The acquire method only handles getting the necessary bits. Converting the acquired bits to a value may fail. Combining bit acquisition with failure checked type conversion can be refactored in to:

def consume[A](n: Int)(decode: BitVector => String \/ A): String \/ (BitVector, A) = for {
  toDecode <- acquire(n)
  decoded <- decode(toDecode)
} yield (drop(n), decoded)

ByteVector

ByteVector represents an immutable sequence of bytes.

trait ByteVector extends IndexedSeqOptimized[Byte, ByteVector] with BitwiseOperations[ByteVector] {
  ...
  def toArray: Array[Byte]
  def toByteBuffer: ByteBuffer = ByteBuffer.wrap(toArray)
  def toBitVector: BitVector = BitVector(this)
  def toHexadecimal: String
}

Unsurprisingly, ByteVector is currently implemented by delegating to a Vector[Byte]. There are a number of potential improvements, including:

for vectors with length <= 8, use a special byte vector implementaiton backed by a single Long value
delegate to Akka’s ByteString
write a custom vector-like structure that’s manually specialized for bytes

Before any of these performance improvements are implemented, benchmarks will be developed in order to measure impacts.

Codecs

With the basic data types out of the way, we can concretize the definition of a codec.

Encoding is represented by a function A => String \/ BitVector. By modeling encoding this way, a failure to encode a value of type A can be communicated without throwing an exception. For example, given a Codec[Int] that encodes unsigned 24-bit integers, calling encode with a negative integer would return an error message on the left side of the disjunction.

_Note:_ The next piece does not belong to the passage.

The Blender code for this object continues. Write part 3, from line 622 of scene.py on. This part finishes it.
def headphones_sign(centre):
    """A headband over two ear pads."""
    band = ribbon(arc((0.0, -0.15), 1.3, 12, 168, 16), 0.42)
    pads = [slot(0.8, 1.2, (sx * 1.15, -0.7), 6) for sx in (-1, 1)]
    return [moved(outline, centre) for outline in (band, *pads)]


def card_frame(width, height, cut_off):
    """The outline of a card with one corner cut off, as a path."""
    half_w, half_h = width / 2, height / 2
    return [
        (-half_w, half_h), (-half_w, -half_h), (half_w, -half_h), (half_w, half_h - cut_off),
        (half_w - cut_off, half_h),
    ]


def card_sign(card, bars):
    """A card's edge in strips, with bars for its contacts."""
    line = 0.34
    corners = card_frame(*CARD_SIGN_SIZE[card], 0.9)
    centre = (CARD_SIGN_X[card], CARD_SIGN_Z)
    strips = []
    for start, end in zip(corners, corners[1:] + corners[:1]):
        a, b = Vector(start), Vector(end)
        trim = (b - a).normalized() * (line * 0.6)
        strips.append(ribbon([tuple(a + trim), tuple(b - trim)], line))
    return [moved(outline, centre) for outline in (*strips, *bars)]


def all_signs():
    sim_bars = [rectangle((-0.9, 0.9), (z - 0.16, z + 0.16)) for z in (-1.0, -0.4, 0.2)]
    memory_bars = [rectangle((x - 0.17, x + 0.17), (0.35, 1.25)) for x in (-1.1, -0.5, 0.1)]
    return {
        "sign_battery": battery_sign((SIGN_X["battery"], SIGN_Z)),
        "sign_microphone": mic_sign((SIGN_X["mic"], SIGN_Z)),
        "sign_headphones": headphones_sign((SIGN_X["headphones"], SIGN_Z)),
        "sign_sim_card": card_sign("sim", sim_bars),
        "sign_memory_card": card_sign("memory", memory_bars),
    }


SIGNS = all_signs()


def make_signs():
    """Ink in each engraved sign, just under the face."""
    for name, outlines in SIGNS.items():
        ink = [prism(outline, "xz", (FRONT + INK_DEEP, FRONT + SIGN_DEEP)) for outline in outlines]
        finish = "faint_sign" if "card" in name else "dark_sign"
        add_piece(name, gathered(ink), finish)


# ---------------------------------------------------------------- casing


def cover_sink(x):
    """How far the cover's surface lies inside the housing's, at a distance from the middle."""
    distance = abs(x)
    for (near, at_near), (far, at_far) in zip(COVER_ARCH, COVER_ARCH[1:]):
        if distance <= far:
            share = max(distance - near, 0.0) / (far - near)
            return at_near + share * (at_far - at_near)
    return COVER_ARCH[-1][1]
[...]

Decoding is represented by a function BitVector => String \/ (BitVector, A). Similar to the rationale for encoding, a failure to decode a value of type A results in an error message on the left side of the disjunction. Successful decoding results in a tuple of the remaining (non-consumed) bits and the decoded value.

trait Codec[A] {
  def encode(a: A): String \/ BitVector
  def decode(b: BitVector): String \/ (BitVector, A)
}

Tuple Codec

Consider a codec for a tuple (A, B):

class TupleCodec[A, B](codecA: Codec[A], codecB: Codec[B]) extends Codec[(A, B)] {

  override def encode(t: (A, B)) =
    Codec.encodeBoth(codecA, codecB)(t._1, t._2)

  override def decode(buffer: BitVector) =
    Codec.decodeBoth(codecA, codecB)(buffer)
}

Let’s implement Codec.encodeBoth and Codec.decodeBoth.

First, encoding:

def encodeBoth[A, B](codecA: Codec[A], codecB: Codec[B])(a: A, b: B): String \/ BitVector =
  ???

Encoding is fairly straightforward. First, a is encoded, then b is encoded, and then the resulting vectors are concatenated. Any error results in the overall encoding failing. This is easily accomplished with a for-comprehension:

def encodeBoth[A, B](codecA: Codec[A], codecB: Codec[B])(a: A, b: B): String \/ BitVector =
  for {
    encA <- codecA.encode(a)
    encB <- codecB.encode(b)
  } yield encA ++ encB

Second, decoding:

def decodeBoth[A, B]
  (codecA: Codec[A], codecB: Codec[B])
  (buffer: BitVector): String \/ (BitVector, (A, B)) = ???

Decoding is accomplished by first decoding with codecA, then, assuming successful decoding, decoding the remaining bits with codecB, and finally returning both decoded values in a tuple. Any error results in the overall decoding failing. This could be implemented directly:

def decodeBoth[A, B]
  (codecA: Codec[A], codecB: Codec[B])
  (buffer: BitVector): String \/ (BitVector, (A, B)) = {
  val decA = codecA.decode(buffer)
  decA flatMap { case (afterA, a) =>
    val decB = codecB.decode(afterA)
    decB map { case (afterB, b) => (afterB, (a, B)) }
  }
}

We can do better than this though. Note the type signature of Codec#decode: BitVector => String \/ (BitVector, A). The scalaz.StateT monad transformer wraps functions of the form S => F[(S, A)] for a monad F. We can set F to String \/ ? resulting in StateT[({type λ[+α] = Error \/ α})#λ, BitVector, A]. This pattern occurs often enough when working with codecs to warrant special support:

type DecodingContext[+A] = StateT[({type λ[+α] = Error \/ α})#λ, BitVector, A]

object DecodingContext {
  def apply[A](f: BitVector => Error \/ (BitVector, A)): DecodingContext[A] =
    StateT[({type λ[+α] = Error \/ α})#λ, BitVector, A](f)
}

Returning to decodeBoth, we can use DecodingContext to implement it simply:

def decodeBoth[A, B]
  (codecA: Codec[A], codecB: Codec[B])
  (buffer: BitVector): String \/ (BitVector, (A, B)) = {
  for {
    a <- DecodingContext(codecA.decode)
    b <- DecodingContext(codecB.decode)
  } yield (a, b)
}.run(buffer)

Wrap up

This article presented the basic data types used in scodec. In part 2, we’ll look at the Codec trait in more detail and investigate how to convert a Codec[A] in to a Codec[B] given some relations between A and B.